Eski imtiyazlı statülerini kaybedenler yine itiraz edecek. Türkiye, 2002 öncesine göre daha özgür, daha zengin, çok daha serbest bir medya ekosistemine sahiptir. Batı'da bırakın açık açık yapmayı, düşüncesinin bile imkansız olduğu hususlar gazetelerimizde kolayca yazılabiliyor. Devlet ve millet düşmanlığı gazetecilik faaliyeti gibi gösterildi. Türkiye, teröre destek veren ülke gibi gösterildi. FETÖ'nün demokrasimize kastettiği nice operasyona maruz bırakıldık. Sırf hükümete saldırıyor diye, biz kelle koltukta mücadele ederken muhalefetin nasıl FETÖ'ye sahip çıktıklarını unutmadık. Eline bir kamera, bir mikrofon alanın kendini muhabir, gazeteci sandığı bir ortamda yaşıyoruz.
"SOKAK RÖPORTAJLARI İLE MİLLETİ AÇIKÇA TAHRİK EDİYORLAR"
Sokak röportajı adı altında terör estirip, millete hakaret etme hakkını kendilerinde buluyorlar. Halkın nabzını ölçmek, hislerine tercüman olmak yerine, milletimiz açıkça tahrik ediliyor. İtibar suikastlarına karşı yargı harekete geçince basın özgürlüğü diyerek yaygara koparılıyor. Nasıl her cübbe giyen yargı mensubu olmuyor, üniforma giyen polis-asker olmuyorsa, steteskop takan nasıl ki doktor olmuyorsa, eline mikrofon, kamera alan herkes de gazeteci değildir. Milletimize hakaret eden gazeteci olmaz, ona gazeteci denmez. 3-5 tık fazla almak gibi bahaneleri asla geçerli göremeyiz.

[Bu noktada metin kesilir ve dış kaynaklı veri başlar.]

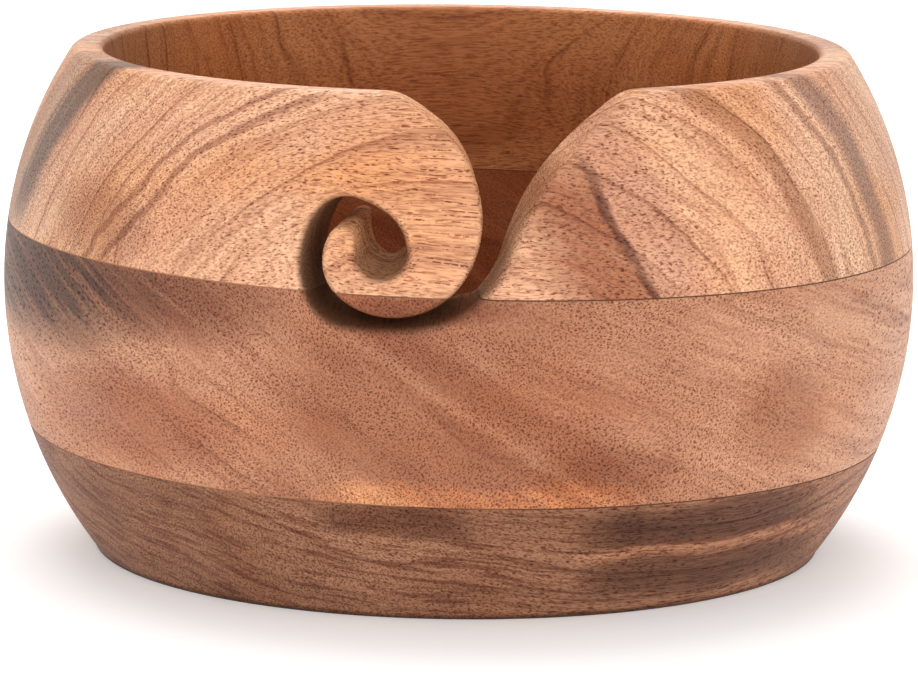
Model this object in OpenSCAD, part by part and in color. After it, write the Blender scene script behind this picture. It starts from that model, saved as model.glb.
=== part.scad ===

Gazetecilik mesleğine zarar veren bu konunun üzerine ilgili kurumlarımız ve gazeteciler gitmelidir.
4.kuvvet olarak ülkemize güç veren medya, bize muhalif de olsa başımızın üzerinde yeri vardır. Yapıcı muhalefet bizim ülkemizde her zaman görmek istediğimiz bir durumdur. Medya sopasıyla bizi hizaya sokmaya çalışanlara karşı da tavrımız nettir. Biz 23 senedir gerçekleştirdiğimiz sessiz devrimler sayesinde iktidardayız. Bizim tepkimiz basın özgürlüğünün suistimal edilmesinedir. Haysiyet cellatlığının, dezenformasyonun, itibar suikastının Batı dahil hiçbir yerde böylesine yapılması mümkün değildir. El birliği ile bunu değiştirmeliyiz.